Search code examples
pythonhttplib

Use httplib to check if a URL will return a certain page?


Im going through several hundred bit.ly links to see if they have been used to shorten a link. If a link has not, it returns this page.

How can I iterate through a list of links to check which ones do NOT return this page?

I tried using the head method used in this question, however that always returned true, of course.

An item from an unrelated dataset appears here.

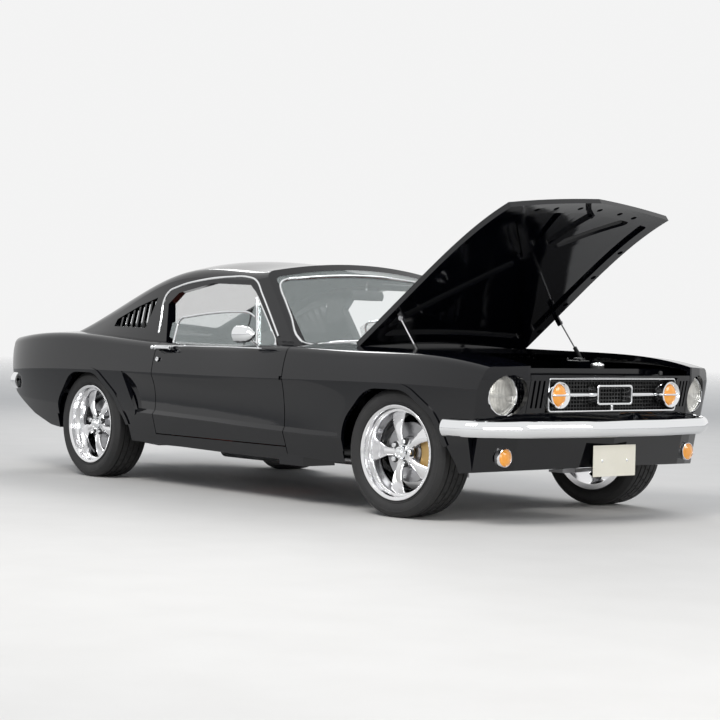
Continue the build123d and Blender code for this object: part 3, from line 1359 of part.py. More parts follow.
# Cabin
dash_front = CABIN_FRONT_X - SEAT_GAP
with BuildPart() as dashboard:
    with BuildSketch(Plane.XZ.offset(-690)):
        with BuildLine():
            Polyline((dash_front, 787), (dash_front, 620), (700, 600), (600, 640), (570, 700))
            ThreePointArc((570, 700), (590, 760), (640, 784))
            Line((640, 784), (dash_front, 787))
        make_face()
    extrude(amount=1380)
    # steering column out of the dash
    column = Plane(origin=WHEEL_CENTRE, z_dir=COLUMN_DIR)
    with BuildSketch(column.offset(28)):
        Circle(26)
    extrude(amount=330)
keep(dashboard, "dashboard")
with BuildPart() as steering_wheel:
    with BuildSketch(Plane(origin=WHEEL_CENTRE, x_dir=(0, 1, 0), z_dir=(0.316, 0, 0.949))):
        with Locations((WHEEL_R, 0)):
            Circle(13)
    revolve(axis=Axis(WHEEL_CENTRE, COLUMN_DIR))
    with BuildSketch(column.offset(-6)):
        Circle(42)
    extrude(amount=28 - SEAT_GAP + 6)
    with BuildSketch(column.offset(-4)):
        for turn in (0, 120, 240):
            with PolarLocations(WHEEL_R / 2, 1, start_angle=turn):
                Rectangle(WHEEL_R - 8, 26)
    extrude(amount=6)
keep(steering_wheel, "steering_wheel")

SEAT_Y = 372
SEAT_W = 480
SEAT_FOOT_Z = FLOOR_Z + FLOOR_T + SEAT_GAP
for name, side in (("seat_left", 1), ("seat_right", -1)):
    with BuildPart() as seat:
        with BuildSketch(Plane.XZ.offset(-(side * SEAT_Y + SEAT_W / 2))):
            with BuildLine():
                Polyline(
                    (-200, SEAT_FOOT_Z), (330, SEAT_FOOT_Z), (360, 300), (350, 400), (300, 436),
                    (-90, 400), (-270, 800),
                )
                ThreePointArc((-270, 800), (-320, 830), (-375, 800))
                Polyline((-375, 800), (-250, 380), (-200, SEAT_FOOT_Z))
            make_face()
        extrude(amount=SEAT_W)
    keep(seat, name)

with BuildPart() as rear_seat:
    with BuildSketch(Plane.XZ.offset(-560)):
        with BuildLine():
            Polyline((-1110, SEAT_FOOT_Z), (-640, SEAT_FOOT_Z), (-620, 300), (-640, 420), (-700, 440), (-930, 410), (-1010, 720))
            ThreePointArc((-1010, 720), (-1050, 750), (-1110, 740))
            Line((-1110, 740), (-1110, SEAT_FOOT_Z))
        make_face()
    extrude(amount=1120)
    with Locations(Location((-870, 0, FLOOR_Z + 40), (0, 90, 0))):
        Cylinder(radius=TUNNEL_R + 1, height=560, mode=Mode.SUBTRACT)
    add(block(-1150, -590, -TUNNEL_R - 1, TUNNEL_R + 1, 240, FLOOR_Z + 40), mode=Mode.SUBTRACT)
keep(rear_seat, "rear_seat")

# Wipers parked on the windshield's foot
with BuildPart() as wipers:
    for y in (330, -230):
        add(block(752, 772, y - 10, y + 10, 850, 872))
        add(block(752, 764, y - 10, y + 320, 868, 874))
    add(whole_shell.part, mode=Mode.SUBTRACT)
keep(wipers, "wipers")

# Hood gas struts: a tube on the shelf and a rod up to the hood, on each side
strut_dx = STRUT_HIGH[0] - STRUT_LOW[0]
strut_dz = STRUT_HIGH[1] - STRUT_LOW[1]
strut_len = sqrt(strut_dx**2 + strut_dz**2)
for name, side in (("left", 1), ("right", -1)):
    line = Plane(
        origin=(STRUT_LOW[0], side * STRUT_Y, STRUT_LOW[1]), z_dir=(strut_dx, 0, strut_dz)
    )
    with BuildPart() as tube:
        with BuildSketch(line.offset(12)):
            Circle(11)
        extrude(amount=TUBE_L - 12)
        with Locations(Location((STRUT_LOW[0], side * STRUT_Y, STRUT_LOW[1]), (90, 0, 0))):
            Cylinder(radius=14, height=22)
        with BuildSketch(line.offset(TUBE_BORE_START)):
            Circle(ROD_R + SEAT_GAP)
        extrude(amount=TUBE_L, mode=Mode.SUBTRACT)
    keep(tube, f"strut_tube_{name}")
    with BuildPart() as rod:
        with BuildSketch(line.offset(strut_len - ROD_L)):
            Circle(ROD_R)
        extrude(amount=ROD_L - 4)
        with Locations(Location((STRUT_HIGH[0], side * STRUT_Y, STRUT_HIGH[1]), (90, 0, 0))):
            Cylinder(radius=12, height=10)
    keep(rod, f"strut_rod_{name}")
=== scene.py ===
import json
import math
from math import cos, pi, radians, sin

import bpy
from mathutils import Matrix, Vector


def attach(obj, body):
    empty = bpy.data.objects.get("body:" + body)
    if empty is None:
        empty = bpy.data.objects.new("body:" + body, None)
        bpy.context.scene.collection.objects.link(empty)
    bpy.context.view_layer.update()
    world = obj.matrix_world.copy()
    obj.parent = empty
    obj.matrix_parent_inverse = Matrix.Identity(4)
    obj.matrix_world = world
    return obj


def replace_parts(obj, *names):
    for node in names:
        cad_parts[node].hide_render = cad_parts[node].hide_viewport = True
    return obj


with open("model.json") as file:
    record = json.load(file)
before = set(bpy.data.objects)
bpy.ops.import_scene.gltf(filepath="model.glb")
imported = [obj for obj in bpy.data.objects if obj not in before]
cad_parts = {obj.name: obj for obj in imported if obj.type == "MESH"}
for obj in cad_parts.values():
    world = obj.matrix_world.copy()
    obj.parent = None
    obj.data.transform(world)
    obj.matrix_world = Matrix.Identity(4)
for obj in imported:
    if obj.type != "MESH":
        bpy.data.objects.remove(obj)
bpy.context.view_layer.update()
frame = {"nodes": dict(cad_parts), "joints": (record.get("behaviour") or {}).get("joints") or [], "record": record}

nodes = frame["nodes"]
joints = {joint["name"]: joint for joint in frame["joints"]}

FORWARD, REARWARD = (1, 0, 0), (-1, 0, 0)
LEFTWARD, RIGHTWARD = (0, 1, 0), (0, -1, 0)
UPWARD, DOWNWARD = (0, 0, 1), (0, 0, -1)
ORIGIN = (0, 0, 0)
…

I looked into the head method, but found out that it never returns any data:

>>> import httplib
>>> conn = httplib.HTTPConnection("www.python.org")
>>> conn.request("HEAD","/index.html")
>>> res = conn.getresponse()
>>> print res.status, res.reason
200 OK
>>> data = res.read()
>>> print len(data)
0
>>> data == ''
True

I'm stumped on this, and any help would be great.


Solution

  • If bit.ly returns 404 http code for non-shorten links:

    #!/usr/bin/env python
    from httplib import HTTPConnection
    from urlparse import urlsplit
    
    urls = ["http://bit.ly/NKEIV8", "http://bit.ly/1niCdh9"]
    for url in urls:
        host, path = urlsplit(url)[1:3]
        conn = HTTPConnection(host)
        conn.request("HEAD", path)
        r = conn.getresponse()
        if r.status != 404:
           print("{r.status} {url}".format(**vars()))
    

    Unrelated: to speed up the check, you could use multiple threads:

    #!/usr/bin/env python
    from httplib import HTTPConnection
    from multiprocessing.dummy import Pool # use threads
    from urlparse import urlsplit
    
    def getstatus(url):
        try:
            host, path = urlsplit(url)[1:3]
            conn = HTTPConnection(host)
            conn.request("HEAD", path)
            r = conn.getresponse()
        except Exception as e:
            return url, None, str(e) # error
        else:
            return url, r.status, None
    
    p = Pool(20) # use 20 concurrent connections
    for url, status, error in p.imap_unordered(getstatus, urls):
        if status != 404:
           print("{status} {url} {error}".format(**vars()))